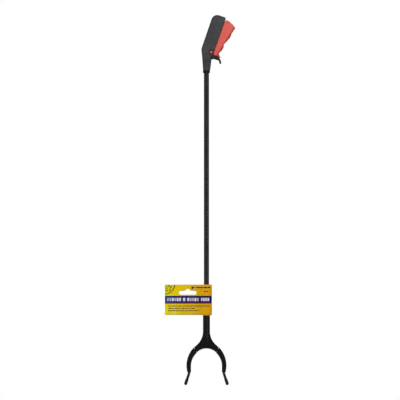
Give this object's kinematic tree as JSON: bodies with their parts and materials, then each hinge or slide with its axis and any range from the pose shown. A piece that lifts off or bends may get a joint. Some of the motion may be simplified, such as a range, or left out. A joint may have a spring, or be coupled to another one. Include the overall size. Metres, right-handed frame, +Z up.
{
  "type": "reacher grabber",
  "caption": "Long-handled pick-up reacher: a pistol grip with squeeze trigger and lock lever drives two curved jaws through a rod in a straight tube; a folded header card hangs round the tube.",
  "frame": {"origin": "on the tube's axis, level with the lowest point of the open jaw tips", "axes": "+Z up the tube towards the grip, +X towards the trigger's side, +Y towards the rear shell"},
  "size_m": [0.1734, 0.028, 0.9146],
  "materials": {
    "housing_plastic": "fine moulded grain",
    "trigger_plastic": "satin moulded",
    "lever_plastic": "satin moulded",
    "yoke_plastic": "satin moulded",
    "inner_plastic": "natural nylon",
    "tip_rubber": "moulded ridges",
    "tube_coating": "black powder coat",
    "rod_steel": "drawn",
    "screw_steel": "zinc plated",
    "card_board": "printed, satin varnish"
  },
  "bodies": {
    "root": {"grip_shell_front": "housing_plastic", "grip_shell_rear": "housing_plastic", "shell_screws": "screw_steel", "neck_ring": "lever_plastic", "lock_pivot_pin": "screw_steel", "tube": "tube_coating", "tube_top_bush": "inner_plastic", "rod_guide_upper": "inner_plastic", "rod_guide_middle": "inner_plastic", "rod_guide_lower": "inner_plastic", "tube_end_bush": "inner_plastic", "jaw_pivot_pin_left": "screw_steel", "jaw_pivot_pin_right": "screw_steel", "yoke_front": "yoke_plastic", "yoke_rear": "yoke_plastic", "yoke_screws": "screw_steel", "header_card": "card_board"},
    "trigger": {"trigger": "trigger_plastic"},
    "lock_lever": {"lock_lever": "lever_plastic"},
    "push_rod": {"push_rod": "rod_steel", "rod_end_fork": "inner_plastic", "rod_end_pin": "screw_steel", "spring_collar": "screw_steel", "return_spring": "rod_steel", "crosshead": "rod_steel", "rod_nut": "screw_steel", "crosshead_pin_left": "screw_steel", "crosshead_pin_right": "screw_steel"},
    "jaw_left": {"jaw_arm_left": "yoke_plastic", "jaw_tip_left": "tip_rubber"},
    "jaw_right": {"jaw_arm_right": "yoke_plastic", "jaw_tip_right": "tip_rubber"}
  },
  "joints": [
    {"name": "trigger_squeeze", "type": "hinge", "parent": "root", "child": "trigger", "pos_m": [0.012, 0, 0.823], "axis": [0, -1, 0], "range_deg": [0, 16], "stiffness_Nm_per_rad": 0.35, "springref_deg": -8.59},
    {"name": "lock_lever_pivot", "type": "hinge", "parent": "root", "child": "lock_lever", "pos_m": [0.0165, 0, 0.8105], "axis": [0, 1, 0], "range_deg": [0, 20]},
    {"name": "rod_slide", "type": "slide", "parent": "root", "child": "push_rod", "axis": [0, 0, -1], "range_m": [0, 0.0034], "deforming": ["return_spring"]},
    {"name": "jaw_left_pivot", "type": "hinge", "parent": "root", "child": "jaw_left", "pos_m": [-0.0085, 0, 0.098], "axis": [0, -1, 0], "range_deg": [0, 26.7]},
    {"name": "jaw_right_pivot", "type": "hinge", "parent": "root", "child": "jaw_right", "pos_m": [0.0085, 0, 0.098], "axis": [0, 1, 0], "range_deg": [0, 26.7]}
  ],
  "couplings": [
    {"joint": "rod_slide", "follows": "trigger_squeeze", "m_per_rad": 0.012079},
    {"joint": "jaw_left_pivot", "follows": "trigger_squeeze", "ratio": 1.6625},
    {"joint": "jaw_right_pivot", "follows": "trigger_squeeze", "ratio": 1.6625}
  ]
}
-.-.-
### SET PROBLEM
Copy out every line in the listing where the word "frame" appears.

### ANSWER FOR THE TASK
Give this object's kinematic tree as JSON: bodies with their parts and materials, then each hinge or slide with its axis and any range from the pose shown. A piece that lifts off or bends may get a joint. Some of the motion may be simplified, such as a range, or left out. A joint may have a spring, or be coupled to another one. Include the overall size. Metres, right-handed frame, +Z up.
  "frame": {"origin": "on the tube's axis, level with the lowest point of the open jaw tips", "axes": "+Z up the tube towards the grip, +X towards the trigger's side, +Y towards the rear shell"},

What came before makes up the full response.